We find no prejudicial error in the Government's interrogation of the defense character witnesses.
Nor do we find error in the specificity with which the prosecution's questions as to the departmental fines were put. The questions asked of the witness Ludwig were in the conventional general form. Those put to the witness Sofoul, all of which elicited negative answers, were within the bounds held proper in Michelson, supra. Moreover, even under the so-called Illinois Rule, which Michelson declined to follow, the questions to Sofoul would not be improper since they related to infractions similar in nature to those for which the defendants were on trial. See Michelson, supra, footnote 4, 335 U.S. at pages 473-474, 69 S.Ct. 213.

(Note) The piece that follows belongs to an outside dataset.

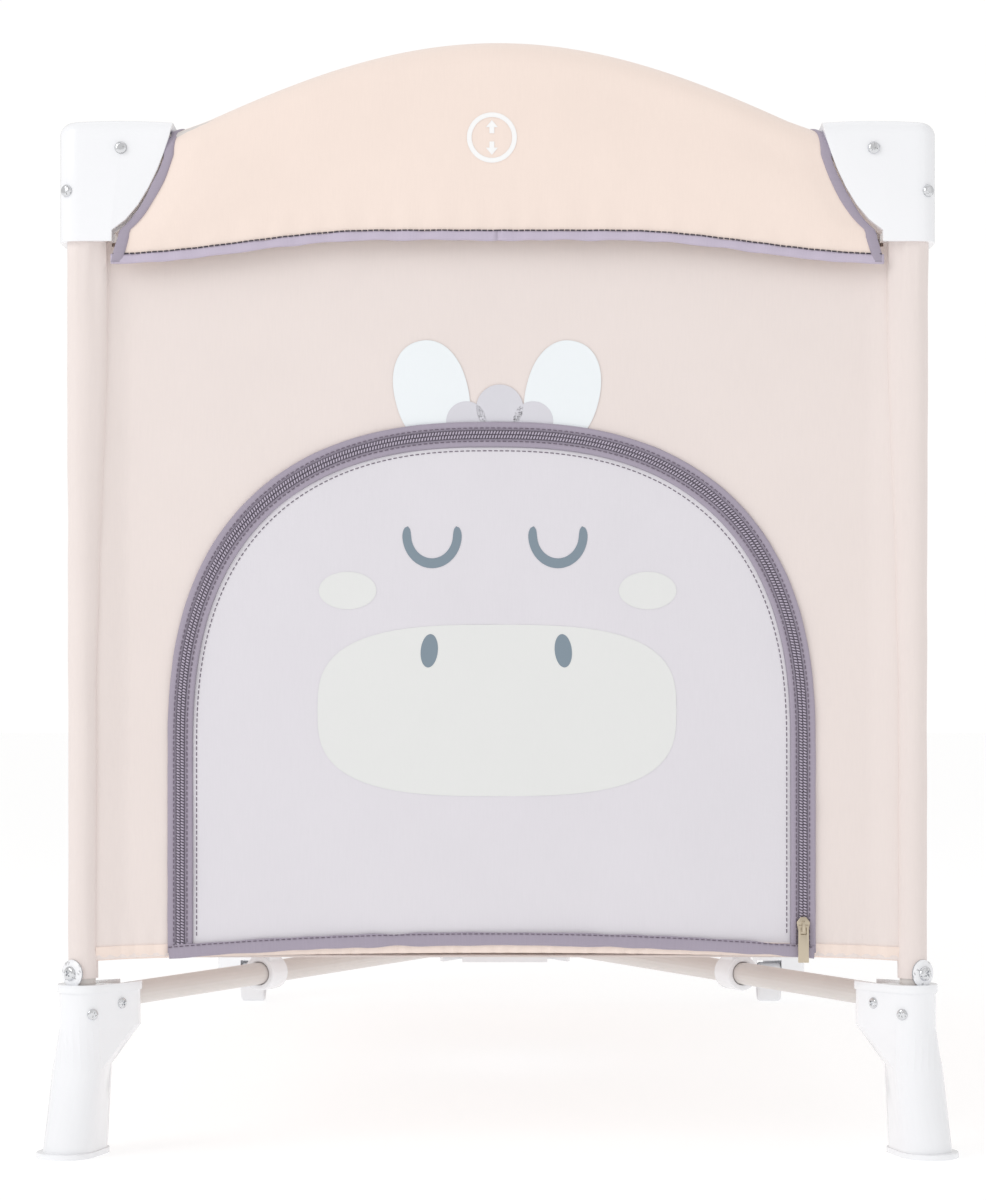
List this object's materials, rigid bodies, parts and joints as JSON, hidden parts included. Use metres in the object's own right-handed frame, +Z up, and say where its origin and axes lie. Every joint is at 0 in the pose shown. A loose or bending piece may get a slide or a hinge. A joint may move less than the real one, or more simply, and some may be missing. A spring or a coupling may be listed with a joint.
{
  "type": "folding playpen",
  "caption": "Folding travel cot playpen: white plastic corners and legs, fabric walls, arched end rails, zipped crawl door, central folding hub, wheeled rear legs.",
  "frame": {"origin": "on the floor, under the middle of the playpen", "axes": "+Z up, the zipped door end faces -Y, the wheel end faces +Y, +X to the right seen from the door end"},
  "size_m": [0.6878, 1.2618, 0.8305],
  "materials": {
    "white_plastic": "glossy moulded plastic",
    "painted_steel": "light grey powder coat",
    "bright_steel": "bright plated metal",
    "peach_cloth": "smooth woven polyester",
    "pink_cloth": "smooth woven polyester",
    "floor_cloth": "coated polyester",
    "lilac_cloth": "smooth woven polyester",
    "purple_tape": "woven tape and zip",
    "wheel_tyre": "moulded tyre",
    "webbing": "woven webbing",
    "mattress_cloth": "quilted polyester"
  },
  "bodies": {
    "corner_front_left": {"leg_front_left": "white_plastic", "post_front_left": "painted_steel", "corner_cap_front_left": "white_plastic", "wall_front": "pink_cloth", "wall_left": "pink_cloth", "zip_tape": "purple_tape"},
    "tube_front_left": {"base_tube_front_left": "painted_steel", "base_bracket_front_left": "white_plastic"},
    "hub": {"hub": "white_plastic", "hub_strap": "webbing", "floor_fabric": "floor_cloth"},
    "tube_front_right": {"base_tube_front_right": "painted_steel", "base_bracket_front_right": "white_plastic"},
    "corner_front_right": {"leg_front_right": "white_plastic", "post_front_right": "painted_steel", "corner_cap_front_right": "white_plastic", "wall_right": "pink_cloth"},
    "tube_rear_left": {"base_tube_rear_left": "painted_steel", "base_bracket_rear_left": "white_plastic"},
    "corner_rear_left": {"leg_rear_left": "white_plastic", "post_rear_left": "painted_steel", "corner_cap_rear_left": "white_plastic", "wall_rear": "pink_cloth", "wheel_axle_left": "bright_steel"},
    "tube_rear_right": {"base_tube_rear_right": "painted_steel", "base_bracket_rear_right": "white_plastic"},
    "corner_rear_right": {"leg_rear_right": "white_plastic", "post_rear_right": "painted_steel", "corner_cap_rear_right": "white_plastic", "wheel_axle_right": "bright_steel"},
    "wheel_left": {"wheel_left": "wheel_tyre"},
    "wheel_right": {"wheel_right": "wheel_tyre"},
    "mattress": {"mattress": "mattress_cloth"},
    "door": {"door_flap": "lilac_cloth"},
    "zip_end": {"zip_stop": "bright_steel"},
    "zip_slider": {"zip_slider": "bright_steel"},
    "zip_pull": {"zip_pull": "bright_steel"},
    "end_rail_front_left": {"end_rail_front_left": "painted_steel"},
    "rail_lock_front": {"rail_lock_front": "white_plastic", "rail_cover_front": "peach_cloth"},
    "end_rail_front_right": {"end_rail_front_right": "painted_steel"},
    "end_rail_rear_left": {"end_rail_rear_left": "painted_steel"},
    "rail_lock_rear": {"rail_lock_rear": "white_plastic", "rail_cover_rear": "peach_cloth"},
    "end_rail_rear_right": {"end_rail_rear_right": "painted_steel"},
    "side_rail_left_front": {"side_rail_left_front": "painted_steel"},
    "rail_lock_left": {"rail_lock_left": "white_plastic", "rail_cover_left": "peach_cloth"},
    "side_rail_left_rear": {"side_rail_left_rear": "painted_steel"},
    "side_rail_right_front": {"side_rail_right_front": "painted_steel"},
    "rail_lock_right": {"rail_lock_right": "white_plastic", "rail_cover_right": "peach_cloth"},
    "side_rail_right_rear": {"side_rail_right_rear": "painted_steel"},
    "release_button_front": {"release_button_front": "white_plastic"},
    "release_button_rear": {"release_button_rear": "white_plastic"},
    "release_button_left": {"release_button_left": "white_plastic"},
    "release_button_right": {"release_button_right": "white_plastic"}
  },
  "joints": [
    {"name": "fold", "type": "hinge", "parent": "corner_front_left", "child": "tube_front_left", "pos_m": [-0.287, -0.588, 0.1185], "axis": [0.8987, -0.4386, 0], "range_deg": [0, 82], "deforming": ["wall_front", "wall_rear", "wall_left", "wall_right", "rail_cover_front", "rail_cover_rear", "rail_cover_left", "rail_cover_right", "floor_fabric", "mattress", "door_flap", "zip_tape"]},
    {"name": "hub_level", "type": "hinge", "parent": "tube_front_left", "child": "hub", "pos_m": [-0.03948, -0.08088, 0.1185], "axis": [0.8987, -0.4386, 0], "range_deg": [-82.01, 0]},
    {"name": "fold_front_right", "type": "hinge", "parent": "hub", "child": "tube_front_right", "pos_m": [0.03948, -0.08088, 0.1185], "axis": [0.8987, 0.4386, 0], "range_deg": [0, 82.01]},
    {"name": "stand_front_right", "type": "hinge", "parent": "tube_front_right", "child": "corner_front_right", "pos_m": [0.287, -0.588, 0.1185], "axis": [0.8987, 0.4386, 0], "range_deg": [-82.01, 0]},
    {"name": "fold_rear_left", "type": "hinge", "parent": "hub", "child": "tube_rear_left", "pos_m": [-0.03948, 0.08088, 0.1185], "axis": [-0.8987, -0.4386, 0], "range_deg": [0, 82.01]},
    {"name": "stand_rear_left", "type": "hinge", "parent": "tube_rear_left", "child": "corner_rear_left", "pos_m": [-0.287, 0.588, 0.1185], "axis": [-0.8987, -0.4386, 0], "range_deg": [-82.01, 0]},
    {"name": "fold_rear_right", "type": "hinge", "parent": "hub", "child": "tube_rear_right", "pos_m": [0.03948, 0.08088, 0.1185], "axis": [-0.8987, 0.4386, 0], "range_deg": [0, 82.01]},
    {"name": "stand_rear_right", "type": "hinge", "parent": "tube_rear_right", "child": "corner_rear_right", "pos_m": [0.287, 0.588, 0.1185], "axis": [-0.8987, 0.4386, 0], "range_deg": [-82.01, 0]},
    {"name": "end_rail_front_left_fold", "type": "hinge", "parent": "corner_front_left", "child": "end_rail_front_left", "pos_m": [-0.279, -0.6144, 0.75], "axis": [0, 1, 0], "range_deg": [0, 81.72]},
    {"name": "rail_lock_front_level", "type": "hinge", "parent": "end_rail_front_left", "child": "rail_lock_front", "pos_m": [-0.03, -0.6144, 0.75], "axis": [0, 1, 0], "range_deg": [-81.72, 0]},
    {"name": "end_rail_front_right_fold", "type": "hinge", "parent": "rail_lock_front", "child": "end_rail_front_right", "pos_m": [0.03, -0.5936, 0.75], "axis": [0, 1, 0], "range_deg": [-81.72, 0]},
    {"name": "end_rail_rear_left_fold", "type": "hinge", "parent": "corner_rear_left", "child": "end_rail_rear_left", "pos_m": [-0.279, 0.6144, 0.75], "axis": [0, 1, 0], "range_deg": [0, 81.72]},
    {"name": "rail_lock_rear_level", "type": "hinge", "parent": "end_rail_rear_left", "child": "rail_lock_rear", "pos_m": [-0.03, 0.6144, 0.75], "axis": [0, 1, 0], "range_deg": [-81.72, 0]},
    {"name": "end_rail_rear_right_fold", "type": "hinge", "parent": "rail_lock_rear", "child": "end_rail_rear_right", "pos_m": [0.03, 0.5936, 0.75], "axis": [0, 1, 0], "range_deg": [-81.72, 0]},
    {"name": "side_rail_left_front_fold", "type": "hinge", "parent": "corner_front_left", "child": "side_rail_left_front", "pos_m": [-0.3154, -0.578, 0.75], "axis": [-1, 0, 0], "range_deg": [0, 82.01]},
    {"name": "rail_lock_left_level", "type": "hinge", "parent": "side_rail_left_front", "child": "rail_lock_left", "pos_m": [-0.3154, -0.07088, 0.75], "axis": [-1, 0, 0], "range_deg": [-82.01, 0]},
    {"name": "side_rail_left_rear_fold", "type": "hinge", "parent": "rail_lock_left", "child": "side_rail_left_rear", "pos_m": [-0.2946, 0.07088, 0.75], "axis": [-1, 0, 0], "range_deg": [-82.01, 0]},
    {"name": "side_rail_right_front_fold", "type": "hinge", "parent": "corner_front_right", "child": "side_rail_right_front", "pos_m": [0.3154, -0.578, 0.75], "axis": [-1, 0, 0], "range_deg": [0, 82.01]},
    {"name": "rail_lock_right_level", "type": "hinge", "parent": "side_rail_right_front", "child": "rail_lock_right", "pos_m": [0.3154, -0.07088, 0.75], "axis": [-1, 0, 0], "range_deg": [-82.01, 0]},
    {"name": "side_rail_right_rear_fold", "type": "hinge", "parent": "rail_lock_right", "child": "side_rail_right_rear", "pos_m": [0.2946, 0.07088, 0.75], "axis": [-1, 0, 0], "range_deg": [-82.01, 0]},
    {"name": "mattress_lift", "type": "slide", "parent": "hub", "child": "mattress", "axis": [0, 0, 1], "range_m": [0, 0.06791]},
    {"name": "zip_end_slide", "type": "slide", "parent": "corner_front_left", "child": "zip_end", "axis": [1, 0, 0], "range_m": [-0.37054, 0]},
    {"name": "zip_slide", "type": "slide", "parent": "zip_end", "child": "zip_slider", "axis": [0, 0, 1], "range_m": [0, 0.13]},
    {"name": "zip_pull_swing", "type": "hinge", "parent": "zip_slider", "child": "zip_pull", "pos_m": [0.228, -0.6124, 0.1721], "axis": [-1, 0, 0], "range_deg": [0, 120]},
    {"name": "door_open", "type": "hinge", "parent": "corner_front_left", "child": "door", "pos_m": [0, -0.603, 0.153], "axis": [1, 0, 0], "range_deg": [0, 100]},
    {"name": "press_front", "type": "slide", "parent": "rail_lock_front", "child": "release_button_front", "axis": [0, 0, 1], "range_m": [0, 0.006], "stiffness_N_per_m": 400, "springref_m": -0.004},
    {"name": "press_rear", "type": "slide", "parent": "rail_lock_rear", "child": "release_button_rear", "axis": [0, 0, 1], "range_m": [0, 0.006], "stiffness_N_per_m": 400, "springref_m": -0.004},
    {"name": "press_left", "type": "slide", "parent": "rail_lock_left", "child": "release_button_left", "axis": [0, 0, 1], "range_m": [0, 0.006], "stiffness_N_per_m": 400, "springref_m": -0.004},
    {"name": "press_right", "type": "slide", "parent": "rail_lock_right", "child": "release_button_right", "axis": [0, 0, 1], "range_m": [0, 0.006], "stiffness_N_per_m": 400, "springref_m": -0.004},
    {"name": "wheel_left_spin", "type": "hinge", "parent": "corner_rear_left", "child": "wheel_left", "pos_m": [-0.292, 0.585, 0.022], "axis": [1, 0, 0], "continuous": true},
    {"name": "wheel_right_spin", "type": "hinge", "parent": "corner_rear_right", "child": "wheel_right", "pos_m": [0.292, 0.585, 0.022], "axis": [1, 0, 0], "continuous": true}
  ],
  "couplings": [
    {"joint": "hub_level", "follows": "fold", "ratio": -1},
    {"joint": "fold_front_right", "follows": "fold", "ratio": 1},
    {"joint": "stand_front_right", "follows": "fold", "ratio": -1},
    {"joint": "fold_rear_left", "follows": "fold", "ratio": 1},
    {"joint": "stand_rear_left", "follows": "fold", "ratio": -1},
    {"joint": "fold_rear_right", "follows": "fold", "ratio": 1},
    {"joint": "stand_rear_right", "follows": "fold", "ratio": -1},
    {"joint": "end_rail_front_left_fold", "follows": "fold", "ratio": 0.9964},
    {"joint": "rail_lock_front_level", "follows": "fold", "ratio": -0.9964},
    {"joint": "end_rail_front_right_fold", "follows": "fold", "ratio": -0.9964},
    {"joint": "end_rail_rear_left_fold", "follows": "fold", "ratio": 0.9964},
    {"joint": "rail_lock_rear_level", "follows": "fold", "ratio": -0.9964},
    {"joint": "end_rail_rear_right_fold", "follows": "fold", "ratio": -0.9964},
    {"joint": "side_rail_left_front_fold", "follows": "fold", "ratio": 1},
    {"joint": "rail_lock_left_level", "follows": "fold", "ratio": -1},
    {"joint": "side_rail_left_rear_fold", "follows": "fold", "ratio": -1},
    {"joint": "side_rail_right_front_fold", "follows": "fold", "ratio": 1},
    {"joint": "rail_lock_right_level", "follows": "fold", "ratio": -1},
    {"joint": "side_rail_right_rear_fold", "follows": "fold", "ratio": -1},
    {"joint": "mattress_lift", "follows": "fold", "m_per_rad": 0.0471},
    {"joint": "zip_end_slide", "follows": "fold", "m_per_rad": -0.2586}
  ]
}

The remaining points raised by the appellants which relate to their being suspect of having mixed oleomargarine with butter; to the use by some of the Government witnesses of their investigation notes as an aid in testifying; to the proffer of certain affidavits in connection with the testimony of two witnesses who were called on transactions involved in the charges under the first and second Counts of the information, on which the defendants were acquitted; to the examination of Inspector North; and to the prosecution's summation, we deem all too trivial to warrant discussion. The defendants had a fair trial, and in our opinion the jury's verdict could hardly have been otherwise.
Affirmed.
Notes:
"§331. Prohibited acts
"The following acts and the causing thereof are hereby prohibited:
* * * * *
"(k) The alteration * * * or the doing of any other act with respect to, a food * * * if such act is done while such article is held for sale (whether or not the first sale) after shipment in interstate commerce and results in such article being * * * misbranded."
"§343. Misbranded food
"A food shall be deemed misbranded —
* * * * *
"(a) If its labeling is false or misleading in any particular. * * * (e) If in package form unless it bears a label containing * * * (2) an accurate statement of the quantity of the contents in terms of weight, measure, or numerical count: Provided, That under clause (2) of this paragraph reasonable variations shall be permitted, and exemptions as to small packages shall be established, by regulations prescribed by the Secretary."
"§333. Penalties * * *
"(a) Any person who violates any of the provisions of section 331 shall be guilty of a misdemeanor and shall on conviction thereof be subject to imprisonment for not more than one year, or a fine of not more than $1,000, or both such imprisonment and fine * * *."